Но весной все это оборвалось. Павлик заболел плевритом, перешедшим в пневмонию, за ним приехал отец и увез домой. Леве не хотелось оставаться одному, он подрядился в экспедицию, каких тогда было много, а оттуда позднее тоже вернулся в Одессу. Но хотя мы расстались, нас соединяли теперь уже довольно прочные узы дружбы, и в следующие два года мы с Левой постоянно переписывались. В отношениях с Павликом не было ничего похожего на влюбленность, просто нравилось дружить.

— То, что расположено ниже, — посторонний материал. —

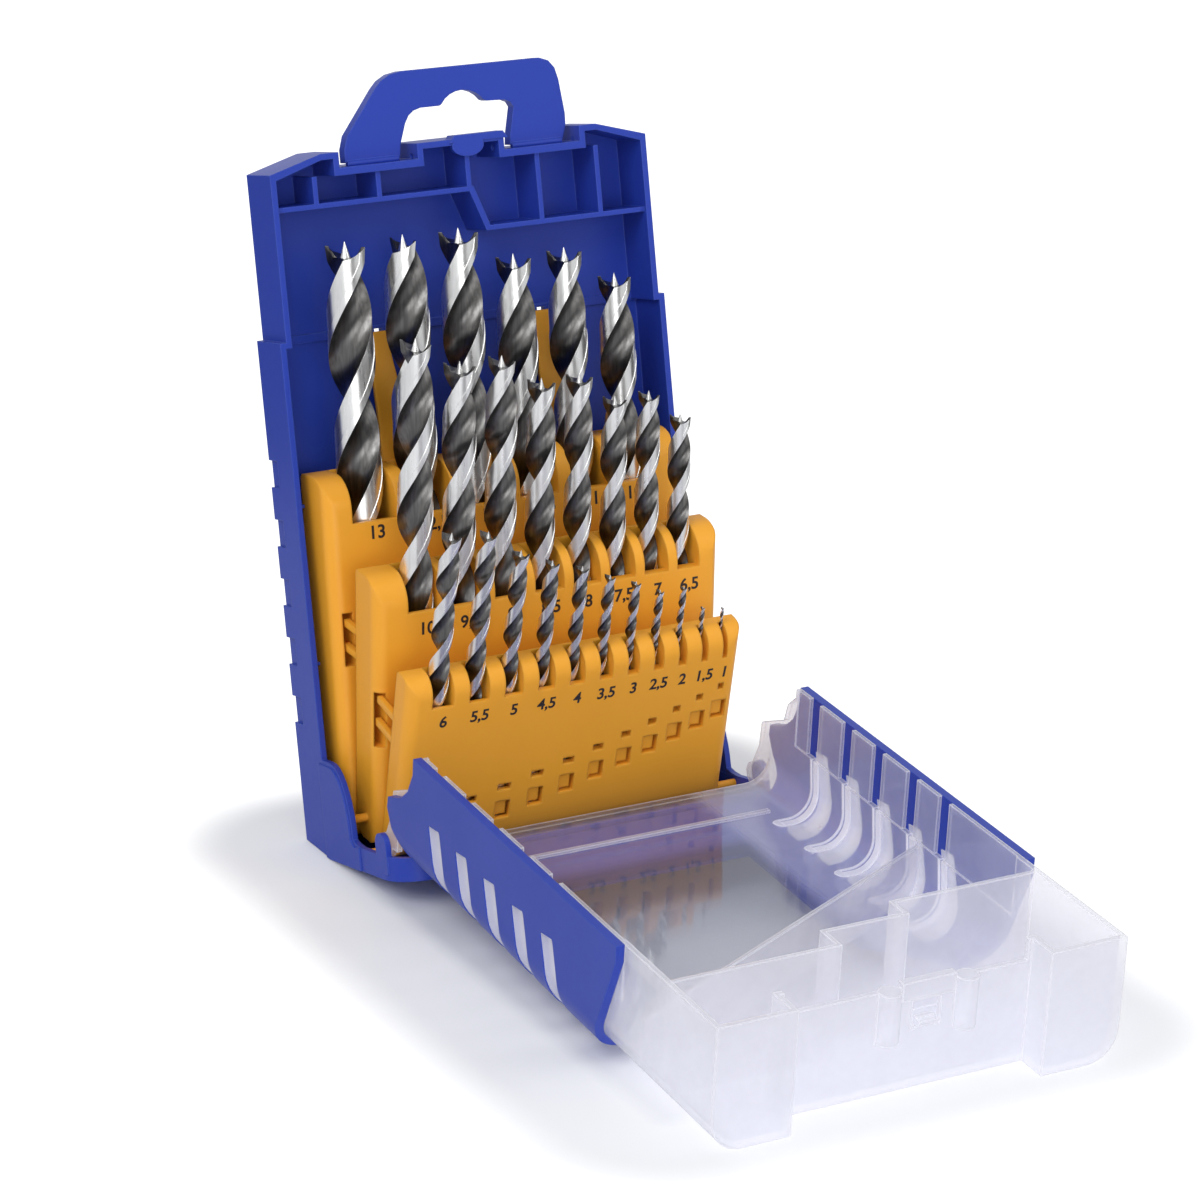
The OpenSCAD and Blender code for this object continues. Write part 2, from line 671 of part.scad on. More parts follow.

Вспоминая это время, я с некоторым даже изумлением восстанавливаю в памяти меру убожества тогдашней жизни: карточную систему, невозможность просто одеться и обуться. Сохранилась фотография, сделанная в мой день рождения, 10 января 1932 года — в соответствующем случаю, нарядном, так сказать, туалете. Что же это был за туалет для взрослой уже девушки? Сатиновое платьице. Вскоре мама решилась сдать в Торгсин последние три еще сохранившиеся у нее серебряные ложки, что позволило купить там для меня шерстяной джемпер, в котором я проходила все студенческие годы — и в техникуме, и в университете.